The vision presented is one of proactive, intelligent defense. Instead of waiting to be breached and then scrambling to respond, organizations equipped with an AI-powered knowledge brain can anticipate threats, understand their context, and deploy precise, automated countermeasures. It represents a shift from a reactive to a predictive security posture. However, this future is not guaranteed. It requires significant investment in research, the development of robust and explainable AI models, and, most importantly, a fundamental change in mindset. Security professionals must evolve from being system administrators to becoming AI trainers and overseers, guiding these powerful tools to act ethically and effectively.
The research concludes with a call to action, emphasizing that the goal is not just technological superiority but the “benign development and application” of AI in cyberspace. The power of AI to both create and destroy is immense. The choices made by researchers, engineers, and policymakers today will determine whether AI becomes the shield that protects our digital society or the sword that fractures it. The race is on, and the stakes could not be higher.

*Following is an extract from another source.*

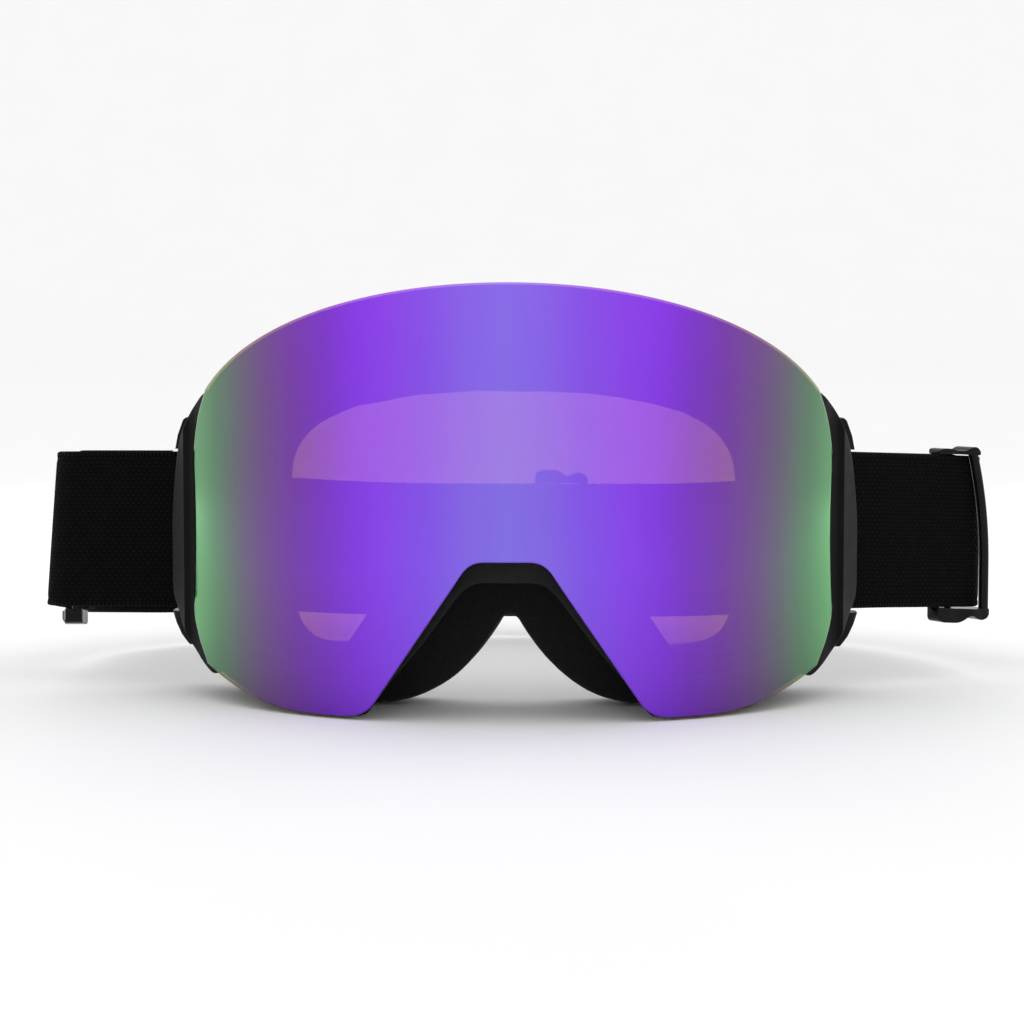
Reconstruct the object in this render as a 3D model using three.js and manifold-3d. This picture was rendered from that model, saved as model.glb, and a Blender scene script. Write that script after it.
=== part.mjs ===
// Ski goggles standing on the lower edge of their frame, with the head strap looped out behind.
// Units are millimetres. +Z is up, the lens looks along -Y and +X is to the right of it.
// "Depth" in this file is the distance behind the foremost point of the lens.
import * as THREE from 'three';
import { mergeVertices } from 'three/addons/utils/BufferGeometryUtils.js';
import Module from 'manifold-3d';

const wasm = await Module();
wasm.setup();

// ---------------------------------------------------------------- main dimensions
const HALF_LENGTH = 90; // the whole object runs from Y = -90 to Y = +90
const LENS_RADIUS = 95; // outside face of the cylindrical lens
const FRAME_REAR = { radius: 108, depth: 26 }; // where the frame meets the foam
const FACE = { radius: 115, depth: 46 }; // where the foam meets the face
const GAP = 0.3; // running gap left between pieces that touch

const WEB = { height: 40.6, thickness: 1.4 };
const PIN = { x: 85.5, depth: 66.1, radius: 1.6, bottom: 17, top: 64.4 };
const WRAP_RADIUS = PIN.radius + GAP + WEB.thickness / 2;
const INNER_LAYER = -2 * WRAP_RADIUS; // the returning layer, measured inwards from the band
const SLIDER = { front: 3.5, back: -3.9 };
const CENTRE_BAR = { offset: -2.9, radius: 0.9 };
const BAR_ENDS = [-20.9, 20.7]; // the bars of a slider end inside its rails

const RIGHT_LEG_ANGLE = 33; // degrees behind the X axis
const RIGHT_SLIDER_AT = 36.4; // distance from the pin along the right leg
const LEFT_SLIDER_DEPTH = 91;
const REAR_SLIDER_X = 10;
const REAR_DEPTH = 2 * HALF_LENGTH - SLIDER.front; // middle of the webbing at the back

// Height of the middle of the webbing at a given depth, on each side of the loop.
const LEFT_LEVELS = [
  [0, 41.4], [66, 41.4], [112, 34.365], [150, 30], [168, 28.8], [REAR_DEPTH, 26.3]];
const RIGHT_LEVELS = [
  [0, 41.4], [64, 41.4], [90, 39.2], [148, 32.4], [168, 29.5], [REAR_DEPTH, 26.3]];

// Magnets that hold the lens: X and Z of the right-hand three.
const MAGNETS = [[45, 92.3], [75.4, 44], [50, 6.2]];
const MAGNET_RADIUS = 90; // distance from the lens axis at which those X values hold

// ---------------------------------------------------------------- solid helpers
const radians = THREE.MathUtils.degToRad;

function toManifold(positions, triangles) {
  let volume = 0;
  for (let i = 0; i < triangles.length; i += 3) {
    const [a, b, c] = [0, 1, 2].map(
      (k) => new THREE.Vector3().fromArray(positions, triangles[i + k] * 3));
    volume += a.dot(b.cross(c));
  }
  const wound = volume > 0 ? triangles : [...triangles].reverse();
  return new wasm.Manifold(new wasm.Mesh({
    numProp: 3,
    vertProperties: new Float32Array(positions),
    triVerts: new Uint32Array(wound),
  }));
}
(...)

This comprehensive analysis was conducted by Yan Jia from the College of Computer Science and Technology at Harbin Institute of Technology (Shenzhen), Binxing Fang and Zhaoquan Gu from the Cyberspace Institute of Advanced Technology at Guangzhou University, and Aiping Li from the College of Computer Science and Technology at the National University of Defense Technology. Their findings were published in the journal “Strategic Study of CAE” in 2021, Volume 23, Issue 3, under the DOI 10.15302/J-SSCAE-2021.03.003. The project was supported by the Chinese Academy of Engineering’s major consulting project, “Research on the Development Strategy of Security and Autonomous Control of New Generation Artificial Intelligence” (2019-ZD-01).